Consider the problem of maximizing $\sqrt{x}y$ such that $x+y=10$. By basic calculus we can show that the maximum occurs at $x=10/3$, $y=20/3$. If we loosen the constraint to $x+y=12$ then the maximum now occurs at $x=4$, $y=8$. Notice that we have increased both input values. This makes sense to me: there's some kind of rectangle in my mind and we don't want to make it less square as we increase the size.
What's a more general theorem along these lines? I feel like it should be known in mathematical economics perhaps.
Edit: The kind of theorem I'd like might go something like as follows.

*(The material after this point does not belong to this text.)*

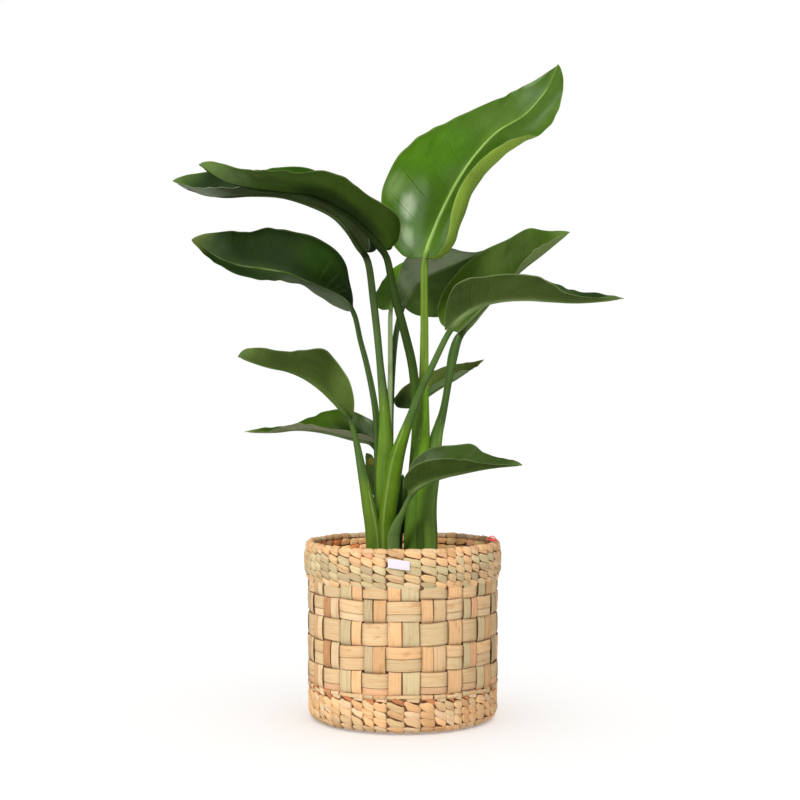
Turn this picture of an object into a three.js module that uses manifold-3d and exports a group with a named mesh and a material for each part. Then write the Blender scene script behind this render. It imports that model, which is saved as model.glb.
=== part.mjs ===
import * as THREE from 'three';
import Module from 'manifold-3d';
import { mergeVertices } from 'three/addons/utils/BufferGeometryUtils.js';

// A potted bird of paradise in a basket woven from palm leaf.
// Millimetres, +Z up, the front of the plant toward -Y.
// The origin is the middle of the basket's underside.

const wasm = await Module();
wasm.setup();

// Driving dimensions
const clearance = 0.3;
const basket = {
  height: 250,
  footRadius: 122,
  bodyRadius: 134.5,
  rimRadius: 139,
  innerRadius: 126,
  floor: 7,
  footHeight: 42.7,
  rimHeight: 57,
};
const rimEdge = { drop: 1, outerStep: 3, crownStep: 6, firstRow: 3, innerRows: 2, innerDepth: 25, flare: 2 };
const foot = { firstRow: 1.5, roundOut: 4, roundHeight: 14, cove: 4, coveHeight: 3 };
const pot = {
  top: 222, topRadius: 111, bottomRadius: 94, wall: 2, lipRadius: 115, lipHeight: 12, sides: 40,
};
const soil = { top: 214, gap: 1, edgeDrop: 2, edgeWidth: 5, holeFloor: 134.7, holeSides: 20 };
const stitches = { around: 40, rimRows: 5, footRows: 4, relief: 1.5, groove: 1.8 };
const weave = { columns: 24, rows: 4.5, relief: 1.3, sunk: 0.2, groove: 1.6, bulge: 1.2, sides: 72 };
const blade = { thickness: 1.2, stations: 12, strips: 3, lean: 0.25, narrowest: 0.6, shoulder: 0.12 };
const stalkSides = 8;
const keel = { places: [0.05, 0.25, 0.5, 0.78], tipRadius: 1.3, sink: 0.55, end: 0.9 };
const tag = { angle: -92, width: 30, bottom: 224.6, height: 14.4, thickness: 1.2, gap: 0.4, facets: 6 };
const thread = {
  radius: 0.9,
  steps: 6,
  route: [
    [118, -43, 254.2], [121.5, -44.2, 252.3], [125, -45.5, 251.1], [128.3, -46.7, 250.6], [131.5, -47.9, 251.4],
  ],
};

// The plain holes that the two shoots stand in: centre and half axes
const shootHoles = [
  { x: -28, y: -5, across: 33, deep: 50 },
  { x: 31, y: 1, across: 27, deep: 29 },
];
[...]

Assume $F(x,y)$ is increasing (i.e. $x_1>x_2$ and $y_1>y_2$ implies $F(x_1,y_1)>F(x_2,y_2)$). If $(x_1^*,y_1^*)$ are the inputs that maximize $F(x,y)$ such that $G(x,y)=k_1$ for some increasing function $G$ and $(x_2^*,y_2^*)$ are the inputs that maximize $F(x,y)$ such that $G(x,y)=k_2$ for some $k_2>k_1$ then $x_2^*>x_1^*$ and $y_2^*>y_1^*$.

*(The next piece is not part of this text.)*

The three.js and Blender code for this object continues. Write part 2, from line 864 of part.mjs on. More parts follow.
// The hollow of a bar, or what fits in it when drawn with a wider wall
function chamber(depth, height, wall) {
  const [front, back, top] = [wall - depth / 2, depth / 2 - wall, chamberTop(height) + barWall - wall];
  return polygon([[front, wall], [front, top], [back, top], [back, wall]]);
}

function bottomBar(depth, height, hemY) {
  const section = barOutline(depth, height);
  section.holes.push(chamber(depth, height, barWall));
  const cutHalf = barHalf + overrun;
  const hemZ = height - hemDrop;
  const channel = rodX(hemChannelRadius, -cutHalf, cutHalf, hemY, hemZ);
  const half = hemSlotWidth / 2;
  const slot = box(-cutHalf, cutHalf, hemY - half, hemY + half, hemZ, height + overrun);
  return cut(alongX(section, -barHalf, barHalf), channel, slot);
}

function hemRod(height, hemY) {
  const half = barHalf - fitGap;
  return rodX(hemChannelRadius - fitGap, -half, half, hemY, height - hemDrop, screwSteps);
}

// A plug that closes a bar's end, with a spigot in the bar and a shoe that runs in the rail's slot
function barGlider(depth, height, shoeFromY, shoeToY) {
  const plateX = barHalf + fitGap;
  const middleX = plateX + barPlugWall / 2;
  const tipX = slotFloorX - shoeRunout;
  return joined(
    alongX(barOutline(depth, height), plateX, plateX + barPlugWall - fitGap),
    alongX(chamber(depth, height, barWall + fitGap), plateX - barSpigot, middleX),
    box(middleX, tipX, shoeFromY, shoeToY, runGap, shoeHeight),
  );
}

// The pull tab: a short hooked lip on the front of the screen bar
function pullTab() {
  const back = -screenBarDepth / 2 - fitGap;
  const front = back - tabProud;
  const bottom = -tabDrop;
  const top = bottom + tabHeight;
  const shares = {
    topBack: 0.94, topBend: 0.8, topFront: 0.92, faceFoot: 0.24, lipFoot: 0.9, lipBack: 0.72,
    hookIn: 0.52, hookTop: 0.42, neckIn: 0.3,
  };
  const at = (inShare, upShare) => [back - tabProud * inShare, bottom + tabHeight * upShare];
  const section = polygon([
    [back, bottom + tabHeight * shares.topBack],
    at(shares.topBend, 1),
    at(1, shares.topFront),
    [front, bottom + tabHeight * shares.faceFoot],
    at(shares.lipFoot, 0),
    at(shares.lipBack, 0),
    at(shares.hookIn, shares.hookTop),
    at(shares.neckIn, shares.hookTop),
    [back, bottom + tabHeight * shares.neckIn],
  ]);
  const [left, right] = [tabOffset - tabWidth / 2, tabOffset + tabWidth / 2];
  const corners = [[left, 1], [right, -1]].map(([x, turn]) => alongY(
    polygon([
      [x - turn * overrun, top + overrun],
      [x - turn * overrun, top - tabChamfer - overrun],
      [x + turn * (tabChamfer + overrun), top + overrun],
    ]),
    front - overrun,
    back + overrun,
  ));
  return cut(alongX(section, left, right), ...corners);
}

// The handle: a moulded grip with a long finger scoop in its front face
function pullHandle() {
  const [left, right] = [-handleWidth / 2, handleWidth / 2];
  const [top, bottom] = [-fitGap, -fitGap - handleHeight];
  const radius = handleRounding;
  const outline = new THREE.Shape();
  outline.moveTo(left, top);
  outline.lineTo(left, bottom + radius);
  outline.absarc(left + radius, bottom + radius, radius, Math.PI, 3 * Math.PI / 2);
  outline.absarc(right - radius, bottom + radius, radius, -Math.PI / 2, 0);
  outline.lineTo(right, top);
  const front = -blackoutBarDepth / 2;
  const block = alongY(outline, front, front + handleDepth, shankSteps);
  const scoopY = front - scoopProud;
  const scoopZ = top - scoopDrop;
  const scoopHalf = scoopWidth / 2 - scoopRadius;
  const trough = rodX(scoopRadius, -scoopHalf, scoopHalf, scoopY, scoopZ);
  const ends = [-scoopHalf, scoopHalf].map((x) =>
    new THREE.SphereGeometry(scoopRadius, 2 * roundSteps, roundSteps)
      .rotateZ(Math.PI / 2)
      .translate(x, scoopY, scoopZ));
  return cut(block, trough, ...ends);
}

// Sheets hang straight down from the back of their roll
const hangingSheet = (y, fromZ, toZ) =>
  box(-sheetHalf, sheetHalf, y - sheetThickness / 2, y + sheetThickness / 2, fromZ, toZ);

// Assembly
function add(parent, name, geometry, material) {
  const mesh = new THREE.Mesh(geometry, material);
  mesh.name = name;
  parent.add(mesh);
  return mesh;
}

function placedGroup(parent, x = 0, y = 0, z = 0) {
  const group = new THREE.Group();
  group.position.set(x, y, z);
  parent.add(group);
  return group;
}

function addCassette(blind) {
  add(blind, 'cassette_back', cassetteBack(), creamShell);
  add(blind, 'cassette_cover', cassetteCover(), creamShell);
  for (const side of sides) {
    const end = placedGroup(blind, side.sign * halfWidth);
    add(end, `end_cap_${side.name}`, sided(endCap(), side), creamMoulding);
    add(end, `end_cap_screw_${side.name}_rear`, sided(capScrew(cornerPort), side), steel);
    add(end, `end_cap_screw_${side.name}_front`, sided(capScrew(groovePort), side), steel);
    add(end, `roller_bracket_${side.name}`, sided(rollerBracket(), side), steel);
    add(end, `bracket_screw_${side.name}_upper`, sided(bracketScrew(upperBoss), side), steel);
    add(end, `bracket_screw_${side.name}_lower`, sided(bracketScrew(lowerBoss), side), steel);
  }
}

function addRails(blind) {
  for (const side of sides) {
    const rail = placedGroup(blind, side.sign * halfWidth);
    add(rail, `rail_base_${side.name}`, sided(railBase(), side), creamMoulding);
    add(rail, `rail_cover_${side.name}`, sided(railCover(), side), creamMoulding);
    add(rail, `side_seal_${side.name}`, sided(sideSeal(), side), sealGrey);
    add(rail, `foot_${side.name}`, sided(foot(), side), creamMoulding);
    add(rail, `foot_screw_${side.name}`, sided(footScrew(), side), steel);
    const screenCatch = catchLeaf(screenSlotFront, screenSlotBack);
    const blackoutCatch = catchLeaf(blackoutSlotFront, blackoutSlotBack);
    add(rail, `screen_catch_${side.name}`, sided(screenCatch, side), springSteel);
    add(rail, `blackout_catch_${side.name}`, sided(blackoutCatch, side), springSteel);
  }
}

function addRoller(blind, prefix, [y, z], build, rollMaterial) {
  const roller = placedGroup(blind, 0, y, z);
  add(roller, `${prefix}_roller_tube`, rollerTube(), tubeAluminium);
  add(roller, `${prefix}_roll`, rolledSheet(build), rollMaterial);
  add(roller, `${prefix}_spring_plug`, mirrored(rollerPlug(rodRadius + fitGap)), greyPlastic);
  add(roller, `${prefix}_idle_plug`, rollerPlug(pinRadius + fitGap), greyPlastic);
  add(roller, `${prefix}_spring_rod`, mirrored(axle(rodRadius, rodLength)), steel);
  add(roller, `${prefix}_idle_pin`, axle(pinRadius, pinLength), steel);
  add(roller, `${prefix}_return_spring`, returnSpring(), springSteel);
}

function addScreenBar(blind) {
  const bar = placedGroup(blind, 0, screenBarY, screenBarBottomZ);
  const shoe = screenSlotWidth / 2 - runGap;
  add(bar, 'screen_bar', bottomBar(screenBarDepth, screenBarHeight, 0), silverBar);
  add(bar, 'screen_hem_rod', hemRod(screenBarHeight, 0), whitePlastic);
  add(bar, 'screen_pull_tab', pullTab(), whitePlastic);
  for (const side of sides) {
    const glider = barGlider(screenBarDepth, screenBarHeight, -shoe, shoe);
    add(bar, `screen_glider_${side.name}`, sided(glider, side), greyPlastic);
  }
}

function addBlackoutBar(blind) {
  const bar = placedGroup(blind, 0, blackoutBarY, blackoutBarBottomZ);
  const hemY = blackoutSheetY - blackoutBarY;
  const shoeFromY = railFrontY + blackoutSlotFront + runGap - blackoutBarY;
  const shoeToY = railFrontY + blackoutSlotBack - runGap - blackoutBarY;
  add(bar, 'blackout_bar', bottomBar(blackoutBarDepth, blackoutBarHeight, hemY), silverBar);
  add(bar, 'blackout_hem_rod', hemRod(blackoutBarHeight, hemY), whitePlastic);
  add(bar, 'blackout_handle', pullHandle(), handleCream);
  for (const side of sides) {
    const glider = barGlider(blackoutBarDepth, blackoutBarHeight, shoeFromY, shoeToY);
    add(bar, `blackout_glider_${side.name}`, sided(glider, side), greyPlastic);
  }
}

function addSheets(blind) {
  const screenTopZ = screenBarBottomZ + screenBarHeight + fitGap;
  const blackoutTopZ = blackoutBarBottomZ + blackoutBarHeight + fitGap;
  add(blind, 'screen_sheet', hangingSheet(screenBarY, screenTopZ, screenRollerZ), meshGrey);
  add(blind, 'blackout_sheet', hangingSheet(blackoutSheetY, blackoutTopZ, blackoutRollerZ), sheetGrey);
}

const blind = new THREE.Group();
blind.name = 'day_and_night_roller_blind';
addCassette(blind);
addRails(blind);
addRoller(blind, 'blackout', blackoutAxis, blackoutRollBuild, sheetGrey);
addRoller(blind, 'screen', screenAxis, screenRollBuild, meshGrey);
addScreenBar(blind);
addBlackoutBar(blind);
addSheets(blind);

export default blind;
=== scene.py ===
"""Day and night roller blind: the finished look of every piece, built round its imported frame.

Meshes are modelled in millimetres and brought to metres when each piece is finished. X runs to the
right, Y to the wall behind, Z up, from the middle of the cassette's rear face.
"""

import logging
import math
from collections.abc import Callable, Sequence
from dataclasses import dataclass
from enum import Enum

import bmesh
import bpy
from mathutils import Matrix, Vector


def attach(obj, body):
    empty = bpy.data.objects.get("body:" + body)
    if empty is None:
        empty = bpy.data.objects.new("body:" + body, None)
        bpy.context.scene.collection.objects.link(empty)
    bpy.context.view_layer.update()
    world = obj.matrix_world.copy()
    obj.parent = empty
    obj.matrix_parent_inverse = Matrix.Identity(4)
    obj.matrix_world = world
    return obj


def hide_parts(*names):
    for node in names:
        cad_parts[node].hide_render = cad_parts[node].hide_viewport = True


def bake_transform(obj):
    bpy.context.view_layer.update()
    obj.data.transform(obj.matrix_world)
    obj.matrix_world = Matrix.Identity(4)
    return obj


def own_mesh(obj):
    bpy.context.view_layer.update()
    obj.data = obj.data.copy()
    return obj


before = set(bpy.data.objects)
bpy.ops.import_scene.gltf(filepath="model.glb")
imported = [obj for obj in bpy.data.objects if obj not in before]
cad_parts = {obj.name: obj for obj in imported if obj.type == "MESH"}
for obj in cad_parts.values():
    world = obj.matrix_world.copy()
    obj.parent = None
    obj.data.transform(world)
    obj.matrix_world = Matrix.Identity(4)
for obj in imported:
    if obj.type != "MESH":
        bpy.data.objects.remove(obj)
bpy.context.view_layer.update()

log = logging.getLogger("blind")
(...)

I'm struggling with formulating a conjecture and with what methods of proof are available.
The method of Lagrange multipliers can help. Here it is:
$\mathcal L=x^{1/2}\cdot y+\lambda \left( 10-x-y \right)$
The first order conditions
$\frac{\partial \mathcal L}{\partial x}=\frac{1}{2}\cdot x^{-1/2}\cdot y-\lambda=0 $
$\Rightarrow \frac{1}{2}\cdot x^{-1/2}\cdot y=\lambda \quad (1)$
$\frac{\partial \mathcal L}{\partial y}=x^{1/2}-\lambda=0$
$\Rightarrow x^{1/2}=\lambda \quad (2)$
$\frac{\partial \mathcal L}{\partial \lambda}=10-x-y=0 \quad (3)$
(1) divided by (2) gives $\frac{1}{2}\frac{y}{x}=1$
Thus $y=2x$.
This is the result you already have. To calculate the the values for x and y you use equation (3).
For the (max) function you get $f\left(\frac{10}{3},\frac{20}{3}|K=10 \right)\approx 12.172$ and $f(4,8|K=12)=16$
From equation (1) or (2) you can calculate $\lambda$ for $(x,y)=\left( \frac{10}{3},\frac{20}{3}\right)$ It is $\lambda \approx 1.826$
The interpretation of the value of Lambda is like the following:
If you increase K (here 10) about $\Delta \ K$, the value of the function increases about $1 .826 \cdot \Delta \ K$
In your case $\Delta K =2$. And $12.172+2\cdot 1 .826=15.824$
It is a little bit under 16. It is only an approximation. The smaller $\Delta K$ is, the more exact is the calclulation with Lambda.
This is what I can say.